### Collected material
## Begin

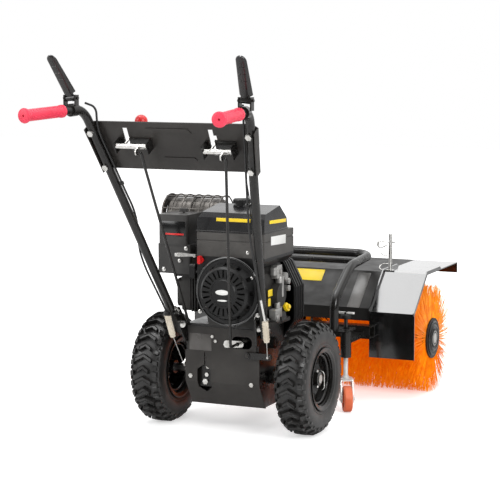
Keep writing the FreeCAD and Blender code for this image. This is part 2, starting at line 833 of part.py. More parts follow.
def cable_wire(boot_top, boot_end, end, eye_axis):
    way = (boot_end - boot_top).normalize()
    inner = boot_end - way * 22
    wire = bent_bar([inner, boot_end, end], [0, 20, 0], wire_r)
    nipple = rod(3.2, end - eye_axis * 2.5, end + eye_axis * 11)
    return fuse(wire, nipple)


keep("cable_wire_right", cable_wire(right_boot_top, right_boot_end, right_wire_end, V(0, 1, 0)))
keep("cable_wire_left", cable_wire(left_boot_top, left_boot_end, left_wire_end, V(1, 0, 0)))


def slotted_arm(pivot, end, axis_dir, thick_low, thick_high, axis):
    run = end - pivot
    length = (V(run.x, 0, run.z) if axis == "y" else V(0, run.y, run.z)).Length
    outline = [(-9, -9), (length + 9, -9), (length + 9, 9), (-9, 9)]
    plate = rounded_prism(outline, axis, thick_low, thick_high, 6)
    boss = turned([(clutch_pivot_r + run_fit, thick_low - 3), (9, thick_low - 3),
                   (9, thick_high), (clutch_pivot_r + run_fit, thick_high)], axis, V(0, 0, 0))
    cuts = [rod(clutch_pivot_r + run_fit, axis_dir * (thick_low - 4), axis_dir * (thick_high + 1)),
            rod(5.3, axis_dir * (thick_low - 4) + across(axis, length),
                axis_dir * (thick_high + 1) + across(axis, length))]
    return fuse(plate, boss).cut(cuts)


def across(axis, length):
    return V(length, 0, 0) if axis == "y" else V(0, length, 0)


right_arm = slotted_arm(right_arm_pivot, right_wire_end, V(0, 1, 0), -9, -4, "y")
right_arm.translate(right_arm_pivot)
keep("clutch_arm_right", right_arm)
left_arm = slotted_arm(left_arm_pivot, left_wire_end, V(1, 0, 0), -13.5, -8.5, "x")
left_run_y = left_wire_end.y - left_arm_pivot.y
left_run_z = left_wire_end.z - left_arm_pivot.z
left_arm.rotate(V(0, 0, 0), V(1, 0, 0), math.degrees(math.atan2(left_run_z, left_run_y)))
left_arm.translate(left_arm_pivot)
keep("clutch_arm_left", left_arm)

# ---- engine -----------------------------------------------------------------------------
case_outline = [(-40, deck_z), (108, deck_z), (116, 350), (116, 470), (100, shroud_low),
                (-20, shroud_low), (-44, 470), (-44, 345)]
engine = prism(case_outline, "y", case_rear, case_front)
foot_plate = rounded_prism([(-54, -80), (145, -80), (145, 74), (-54, 74)], "z", deck_z, deck_z + 10, 12)
cylinder = rod(40, V(-40, 0, 401), V(-124, 0, 401))
fins = [block(-52 - 9 * i - 4, -52 - 9 * i, -56, 56, 346, 456) for i in range(8)]
head = rounded_prism([(-56, 348), (56, 348), (56, 454), (-56, 454)], "x", -150, -122, 8)
valve_cover = rounded_prism([(-42, 356), (42, 356), (42, 440), (-42, 440)], "x", -172, -149, 14)
carburettor = rounded_prism([(-160, -78), (-104, -78), (-104, -20), (-160, -20)], "z", 452, 461, 6)
intake = block(-146, -114, -56, -24, 450, 461)
side_boss = rod(34, V(112, 10, 402), V(141, 10, 402))
drain_foot = rounded_prism([(104, 322), (148, 322), (142, 350), (104, 356)], "y", 0, 36, 4)
filler_axis = V(0.94, 0, 0.34)
filler_base = V(112, 52, 350)
filler = rod(11, filler_base, filler_base + filler_axis * 24)
front_boss = rod(38, V(crank_x, case_front - 2, crank_z), V(crank_x, case_front + 6, crank_z))
engine = fuse(engine, foot_plate, cylinder, *fins, head, valve_cover, carburettor, intake,
              side_boss, drain_foot, filler, front_boss)
engine = engine.cut(rod(crank_r + free_gap, V(crank_x, case_rear - 1, crank_z),
                        V(crank_x, case_front + 10, crank_z)))
engine = engine.cut(rod(6.3, filler_base + filler_axis * 12, filler_base + filler_axis * 28))
keep("engine_block", engine)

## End

Copy every line exactly. Leave nothing out.

### Final result
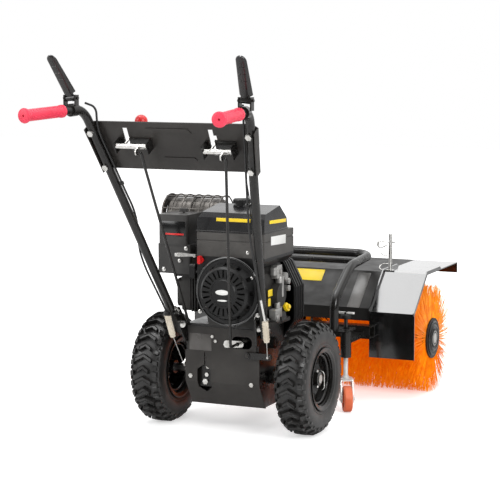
Keep writing the FreeCAD and Blender code for this image. This is part 2, starting at line 833 of part.py. More parts follow.
def cable_wire(boot_top, boot_end, end, eye_axis):
    way = (boot_end - boot_top).normalize()
    inner = boot_end - way * 22
    wire = bent_bar([inner, boot_end, end], [0, 20, 0], wire_r)
    nipple = rod(3.2, end - eye_axis * 2.5, end + eye_axis * 11)
    return fuse(wire, nipple)


keep("cable_wire_right", cable_wire(right_boot_top, right_boot_end, right_wire_end, V(0, 1, 0)))
keep("cable_wire_left", cable_wire(left_boot_top, left_boot_end, left_wire_end, V(1, 0, 0)))


def slotted_arm(pivot, end, axis_dir, thick_low, thick_high, axis):
    run = end - pivot
    length = (V(run.x, 0, run.z) if axis == "y" else V(0, run.y, run.z)).Length
    outline = [(-9, -9), (length + 9, -9), (length + 9, 9), (-9, 9)]
    plate = rounded_prism(outline, axis, thick_low, thick_high, 6)
    boss = turned([(clutch_pivot_r + run_fit, thick_low - 3), (9, thick_low - 3),
                   (9, thick_high), (clutch_pivot_r + run_fit, thick_high)], axis, V(0, 0, 0))
    cuts = [rod(clutch_pivot_r + run_fit, axis_dir * (thick_low - 4), axis_dir * (thick_high + 1)),
            rod(5.3, axis_dir * (thick_low - 4) + across(axis, length),
                axis_dir * (thick_high + 1) + across(axis, length))]
    return fuse(plate, boss).cut(cuts)


def across(axis, length):
    return V(length, 0, 0) if axis == "y" else V(0, length, 0)


right_arm = slotted_arm(right_arm_pivot, right_wire_end, V(0, 1, 0), -9, -4, "y")
right_arm.translate(right_arm_pivot)
keep("clutch_arm_right", right_arm)
left_arm = slotted_arm(left_arm_pivot, left_wire_end, V(1, 0, 0), -13.5, -8.5, "x")
left_run_y = left_wire_end.y - left_arm_pivot.y
left_run_z = left_wire_end.z - left_arm_pivot.z
left_arm.rotate(V(0, 0, 0), V(1, 0, 0), math.degrees(math.atan2(left_run_z, left_run_y)))
left_arm.translate(left_arm_pivot)
keep("clutch_arm_left", left_arm)

# ---- engine -----------------------------------------------------------------------------
case_outline = [(-40, deck_z), (108, deck_z), (116, 350), (116, 470), (100, shroud_low),
                (-20, shroud_low), (-44, 470), (-44, 345)]
engine = prism(case_outline, "y", case_rear, case_front)
foot_plate = rounded_prism([(-54, -80), (145, -80), (145, 74), (-54, 74)], "z", deck_z, deck_z + 10, 12)
cylinder = rod(40, V(-40, 0, 401), V(-124, 0, 401))
fins = [block(-52 - 9 * i - 4, -52 - 9 * i, -56, 56, 346, 456) for i in range(8)]
head = rounded_prism([(-56, 348), (56, 348), (56, 454), (-56, 454)], "x", -150, -122, 8)
valve_cover = rounded_prism([(-42, 356), (42, 356), (42, 440), (-42, 440)], "x", -172, -149, 14)
carburettor = rounded_prism([(-160, -78), (-104, -78), (-104, -20), (-160, -20)], "z", 452, 461, 6)
intake = block(-146, -114, -56, -24, 450, 461)
side_boss = rod(34, V(112, 10, 402), V(141, 10, 402))
drain_foot = rounded_prism([(104, 322), (148, 322), (142, 350), (104, 356)], "y", 0, 36, 4)
filler_axis = V(0.94, 0, 0.34)
filler_base = V(112, 52, 350)
filler = rod(11, filler_base, filler_base + filler_axis * 24)
front_boss = rod(38, V(crank_x, case_front - 2, crank_z), V(crank_x, case_front + 6, crank_z))
engine = fuse(engine, foot_plate, cylinder, *fins, head, valve_cover, carburettor, intake,
              side_boss, drain_foot, filler, front_boss)
engine = engine.cut(rod(crank_r + free_gap, V(crank_x, case_rear - 1, crank_z),
                        V(crank_x, case_front + 10, crank_z)))
engine = engine.cut(rod(6.3, filler_base + filler_axis * 12, filler_base + filler_axis * 28))
keep("engine_block", engine)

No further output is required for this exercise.